Another way, the notion in (6.65), (6.66) can be compacted in the following form given by (6.67)

$$0 \le \mu_{i}^{*} \bot g_{i} (x^{*} )\; \ge \; 0 { ,}\quad \forall i = 1 ,\; 2 ,\; \ldots ,\;m$$

(6.67)

The orthogonality sign ⊥ in (6.67) of the form \(0 \le \mu_{i}^{*} \bot g_{i} (x^{*} )\; \ge \; 0\) indicates, at most one between the dual, \(\mu \in {\mathbb{R}}^{m}\) or the constraint, g associated with the dual \(\mu \in {\mathbb{R}}^{m}\) can take a strictly nonzero value [93].

1.5 Economic Interpretation of the Dual Variables

It is worthy to mention that the dual variables \(\mu \in {\mathbb{R}}^{m}\) and \(\lambda \in {\mathbb{R}}^{p}\) have key to an economic explanation.
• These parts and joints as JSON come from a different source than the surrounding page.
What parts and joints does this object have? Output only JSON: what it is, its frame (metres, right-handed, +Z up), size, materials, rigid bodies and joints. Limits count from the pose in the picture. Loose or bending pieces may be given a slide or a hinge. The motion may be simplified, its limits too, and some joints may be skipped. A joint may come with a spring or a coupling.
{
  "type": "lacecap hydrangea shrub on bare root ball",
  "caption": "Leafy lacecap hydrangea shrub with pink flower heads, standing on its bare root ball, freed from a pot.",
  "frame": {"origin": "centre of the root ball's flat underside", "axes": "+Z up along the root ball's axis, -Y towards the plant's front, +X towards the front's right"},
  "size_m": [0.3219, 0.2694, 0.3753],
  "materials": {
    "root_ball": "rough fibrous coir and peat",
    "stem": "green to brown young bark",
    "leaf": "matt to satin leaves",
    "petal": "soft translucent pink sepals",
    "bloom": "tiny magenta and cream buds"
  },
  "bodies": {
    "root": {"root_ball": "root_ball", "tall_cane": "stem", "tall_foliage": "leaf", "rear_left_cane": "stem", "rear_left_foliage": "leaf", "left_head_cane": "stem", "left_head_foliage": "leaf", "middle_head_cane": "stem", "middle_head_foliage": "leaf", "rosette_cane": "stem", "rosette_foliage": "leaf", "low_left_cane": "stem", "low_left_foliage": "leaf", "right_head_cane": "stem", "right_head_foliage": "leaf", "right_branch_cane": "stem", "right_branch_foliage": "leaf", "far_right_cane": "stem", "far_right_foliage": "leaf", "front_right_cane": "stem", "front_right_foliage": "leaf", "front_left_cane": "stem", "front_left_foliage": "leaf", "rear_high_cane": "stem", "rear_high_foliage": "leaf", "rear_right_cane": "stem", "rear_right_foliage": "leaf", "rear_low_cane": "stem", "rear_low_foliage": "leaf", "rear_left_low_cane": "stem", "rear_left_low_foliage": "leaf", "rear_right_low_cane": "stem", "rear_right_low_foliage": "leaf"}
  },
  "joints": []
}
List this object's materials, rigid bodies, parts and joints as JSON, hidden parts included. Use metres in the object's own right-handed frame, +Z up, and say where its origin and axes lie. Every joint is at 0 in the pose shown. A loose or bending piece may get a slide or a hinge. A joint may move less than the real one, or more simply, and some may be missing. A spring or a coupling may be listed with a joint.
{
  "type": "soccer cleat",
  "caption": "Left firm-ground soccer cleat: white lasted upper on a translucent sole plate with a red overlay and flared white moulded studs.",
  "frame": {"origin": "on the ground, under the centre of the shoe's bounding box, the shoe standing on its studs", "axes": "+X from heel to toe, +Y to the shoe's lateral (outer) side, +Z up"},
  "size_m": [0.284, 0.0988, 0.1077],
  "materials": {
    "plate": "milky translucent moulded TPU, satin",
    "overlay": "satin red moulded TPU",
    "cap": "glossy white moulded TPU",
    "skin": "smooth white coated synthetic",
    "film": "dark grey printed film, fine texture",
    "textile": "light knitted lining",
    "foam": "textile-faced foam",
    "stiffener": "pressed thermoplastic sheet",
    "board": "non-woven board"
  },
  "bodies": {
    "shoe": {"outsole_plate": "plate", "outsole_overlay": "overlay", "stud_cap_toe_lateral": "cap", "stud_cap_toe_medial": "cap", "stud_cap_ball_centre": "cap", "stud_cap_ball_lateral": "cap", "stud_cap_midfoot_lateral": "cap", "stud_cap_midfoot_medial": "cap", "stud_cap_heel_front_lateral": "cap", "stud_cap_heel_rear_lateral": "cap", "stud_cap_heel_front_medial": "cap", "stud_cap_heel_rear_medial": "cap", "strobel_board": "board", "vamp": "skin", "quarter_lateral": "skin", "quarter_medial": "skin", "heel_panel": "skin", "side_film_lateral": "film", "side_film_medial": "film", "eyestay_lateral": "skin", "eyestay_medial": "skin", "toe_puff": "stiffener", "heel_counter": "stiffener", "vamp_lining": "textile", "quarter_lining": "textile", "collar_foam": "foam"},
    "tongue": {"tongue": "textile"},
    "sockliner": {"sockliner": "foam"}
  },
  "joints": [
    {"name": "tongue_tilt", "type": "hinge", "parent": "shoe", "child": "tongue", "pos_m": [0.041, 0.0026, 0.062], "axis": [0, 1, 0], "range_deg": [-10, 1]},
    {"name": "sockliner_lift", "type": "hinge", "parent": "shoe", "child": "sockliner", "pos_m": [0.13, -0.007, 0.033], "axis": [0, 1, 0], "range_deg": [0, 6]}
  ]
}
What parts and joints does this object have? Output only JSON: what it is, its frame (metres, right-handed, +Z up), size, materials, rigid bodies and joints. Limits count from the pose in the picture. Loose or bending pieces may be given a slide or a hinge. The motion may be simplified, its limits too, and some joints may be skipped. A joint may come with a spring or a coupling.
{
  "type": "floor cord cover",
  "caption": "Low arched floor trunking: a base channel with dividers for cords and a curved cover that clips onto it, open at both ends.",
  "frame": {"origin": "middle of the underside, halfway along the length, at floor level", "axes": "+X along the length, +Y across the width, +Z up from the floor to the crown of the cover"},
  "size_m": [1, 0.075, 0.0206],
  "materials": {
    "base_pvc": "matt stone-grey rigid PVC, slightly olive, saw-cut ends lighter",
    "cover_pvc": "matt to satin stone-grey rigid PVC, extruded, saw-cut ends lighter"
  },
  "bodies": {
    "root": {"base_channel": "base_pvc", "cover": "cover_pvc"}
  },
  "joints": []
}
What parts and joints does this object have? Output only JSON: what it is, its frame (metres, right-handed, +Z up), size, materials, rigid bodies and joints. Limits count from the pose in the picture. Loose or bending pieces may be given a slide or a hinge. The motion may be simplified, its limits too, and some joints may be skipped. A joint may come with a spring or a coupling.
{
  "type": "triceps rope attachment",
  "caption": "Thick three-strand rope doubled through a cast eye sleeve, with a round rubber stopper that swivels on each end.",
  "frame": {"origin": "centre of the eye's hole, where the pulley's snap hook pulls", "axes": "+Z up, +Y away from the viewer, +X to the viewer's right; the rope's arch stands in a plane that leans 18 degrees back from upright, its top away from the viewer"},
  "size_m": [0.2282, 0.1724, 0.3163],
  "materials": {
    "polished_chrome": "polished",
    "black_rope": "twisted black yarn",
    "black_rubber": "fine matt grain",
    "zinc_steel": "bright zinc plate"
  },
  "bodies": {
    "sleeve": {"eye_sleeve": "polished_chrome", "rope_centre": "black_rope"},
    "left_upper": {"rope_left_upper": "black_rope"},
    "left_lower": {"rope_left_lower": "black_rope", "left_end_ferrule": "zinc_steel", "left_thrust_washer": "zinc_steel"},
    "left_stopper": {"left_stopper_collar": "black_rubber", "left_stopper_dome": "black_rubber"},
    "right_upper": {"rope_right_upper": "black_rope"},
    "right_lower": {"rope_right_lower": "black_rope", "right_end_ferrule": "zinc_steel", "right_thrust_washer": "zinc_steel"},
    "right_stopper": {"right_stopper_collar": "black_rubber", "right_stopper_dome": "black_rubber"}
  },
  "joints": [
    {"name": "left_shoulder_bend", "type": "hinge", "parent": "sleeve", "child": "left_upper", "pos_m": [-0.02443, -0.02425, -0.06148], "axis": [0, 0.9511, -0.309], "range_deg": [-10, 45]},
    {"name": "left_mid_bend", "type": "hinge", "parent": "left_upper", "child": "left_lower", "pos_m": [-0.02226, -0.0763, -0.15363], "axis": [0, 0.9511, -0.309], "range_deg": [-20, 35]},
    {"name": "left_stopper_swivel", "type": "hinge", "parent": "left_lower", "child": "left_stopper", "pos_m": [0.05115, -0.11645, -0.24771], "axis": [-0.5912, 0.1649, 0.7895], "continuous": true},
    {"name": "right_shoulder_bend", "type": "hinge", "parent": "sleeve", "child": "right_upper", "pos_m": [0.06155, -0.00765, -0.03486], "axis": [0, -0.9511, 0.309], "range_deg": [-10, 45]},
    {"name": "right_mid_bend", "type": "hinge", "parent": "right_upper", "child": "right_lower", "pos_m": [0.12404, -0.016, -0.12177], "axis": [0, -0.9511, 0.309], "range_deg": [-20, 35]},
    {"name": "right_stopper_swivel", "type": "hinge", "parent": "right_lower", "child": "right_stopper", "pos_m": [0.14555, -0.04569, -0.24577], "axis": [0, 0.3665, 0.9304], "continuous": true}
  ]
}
In economics, it refers to a marginal worth of any resources [88]. These are also known as shadow price. Indeed, shadow price penalizes objective function marginally for unit variation in the variable value. In minimization problem, dual variable non-negative μ ≥ 0; while for a maximization problem, it is negative, μ ≥ 0. In fact, a marginal change of any component of the inequality vector \(b_{I} \in {\mathbb{R}}^{m}\) would yield a narrower solution space, thereby achieve an inferior value of the objective function.